Cette disparité salariale alimente colère et frustration. « Comment comprendre que votre collègue étranger, avec les mêmes titres et qualifications, gagne trois fois plus que vous, sous prétexte qu’il est venu d’un autre pays ? »

Des sacrifices pour rien ?

Ces docteurs ne cachent pas leur amertume. Ils ont quitté des postes stables, des familles et une carrière florissante à l’étranger, convaincus de la noblesse de leur mission.

« Ils ont abandonné leurs familles et leurs travaux à l’étranger pour rentrer en Guinée, persuadés de participer à la qualification de l’enseignement supérieur de leur pays. »

Mais aujourd’hui, beaucoup regrettent ce choix. Le rêve de bâtir un système éducatif performant s’effrite face à des réalités crues : salaires impayés, conditions de travail déplorables et absence de structures de recherche modernes.

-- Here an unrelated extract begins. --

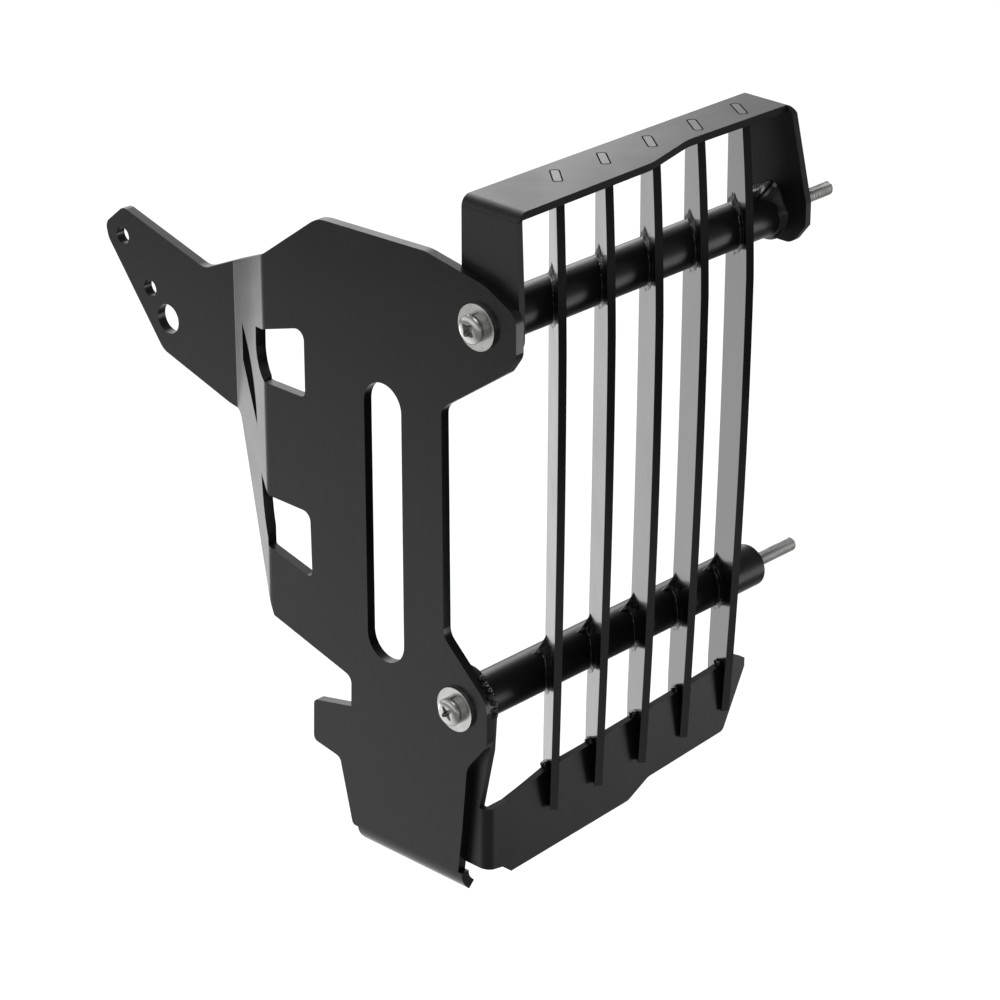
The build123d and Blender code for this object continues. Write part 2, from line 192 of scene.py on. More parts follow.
def powder_coat(name, dark, light, rough, ior, specks=True, cut_edges=()):
    """Satin powder coat whose tone drifts between two near-black colours."""
    material, tree, shader = new_material(name)
    place = node(tree, "TexCoord").outputs["Object"]
    cloud = node(tree, "TexNoise", {"Vector": place}, {"Scale": spots(CLOUD), "Detail": 3.0})
    tone = node(tree, "ValToRGB", {"Fac": cloud.outputs["Fac"]},
                stops=zip(CLOUD_SPAN, (dark, light)))
    base = tone.outputs["Color"]
    if specks:
        base = specks_of_dust(tree, place, base)
    tree.links.new(base, shader.inputs["Base Color"])

    gloss = node(tree, "MapRange", {"Value": cloud.outputs["Fac"]},
                 {"From Min": CLOUD_SPAN[0], "From Max": CLOUD_SPAN[1],
                  "To Min": rough + GLOSS_DRIFT[0], "To Max": rough + GLOSS_DRIFT[1]})
    roughness = gloss.outputs["Result"]
    level = None
    for edge in cut_edges:
        share = edge_share(tree, place, edge)
        if "rougher" in edge:
            more = node(tree, "Math", {0: share, 2: roughness}, {1: edge["rougher"]},
                        operation="MULTIPLY_ADD")
            roughness = more.outputs[0]
        # A lowered shine here is painted shade.
        if "painted_shade_dimming" in edge:
            level = dimmed_for_shade(tree, share, edge["painted_shade_dimming"], level)
    tree.links.new(roughness, shader.inputs["Roughness"])
    if level:
        tree.links.new(level, shader.inputs["Specular IOR Level"])

    peel = node(tree, "TexNoise", {"Vector": place}, {"Scale": spots(PEEL), "Detail": 2.0})
    waves = node(tree, "TexNoise", {"Vector": place}, {"Scale": spots(WAVE), "Detail": 1.0})
    height = node(tree, "Math", {0: peel.outputs["Fac"], 1: waves.outputs["Fac"]},
                  operation="ADD")
    bump = node(tree, "Bump", {"Height": height.outputs[0]},
                {"Strength": RELIEF_SHARE, "Distance": RELIEF})
    tree.links.new(bump.outputs["Normal"], shader.inputs["Normal"])
    shader.inputs["IOR"].default_value = ior
    return material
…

Les tensions syndicales : un autre obstacle

À cela s’ajoutent des pressions internes. Les syndicats locaux voient d’un mauvais œil les salaires initialement promis à ces nouveaux arrivants.

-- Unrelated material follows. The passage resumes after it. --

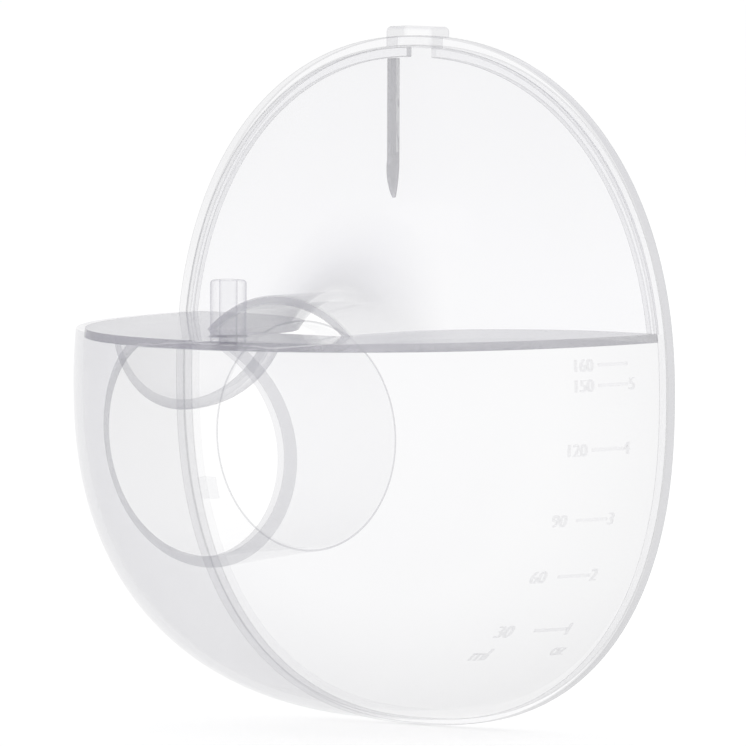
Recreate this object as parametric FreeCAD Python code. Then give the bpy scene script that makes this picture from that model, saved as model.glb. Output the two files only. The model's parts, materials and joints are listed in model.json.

« Il y a des mouvements syndicaux qui disent : « Il est hors de question que l’on ramène des Guinéens et qu’on leur paye ces salaires, alors qu’il y en a qui enseignent depuis des années et qui touchent bien moins. » Cette rivalité interne complique encore davantage la situation. »

Un système à bout de souffle

Au-delà des salaires, c’est tout le système éducatif guinéen qui est remis en question. « L’absence de laboratoires spécialisés et de centres de recherche performants, notamment dans des secteurs stratégiques comme les mines, est un frein majeur. Nous avons besoin d’investissements structurels pour améliorer la qualité de l’enseignement supérieur. »

Pour Galissa Hady Diallo, la recherche scientifique est cruciale pour le développement du pays. Mais sans une gouvernance claire et des réformes profondes, les ambitions affichées risquent de rester lettre morte.

Et maintenant ?

En attendant des réponses du gouvernement, ces 50 PhD restent suspendus dans l’incertitude. Ils demandent le respect des engagements pris, non seulement pour eux, mais pour l’avenir de l’éducation en Guinée.

« Nous espérons toujours que nos sacrifices ne seront pas vains. Mais aujourd’hui, nous sommes fatigués, et le silence des autorités ne fait qu’aggraver notre frustration. »

Cette crise met en lumière les contradictions d’un système qui veut attirer ses talents tout en les traitant comme des étrangers dans leur propre pays. Le rêve de ces 50 PhD est en train de virer au cauchemar, et avec lui, celui de tout un secteur en quête de renouveau.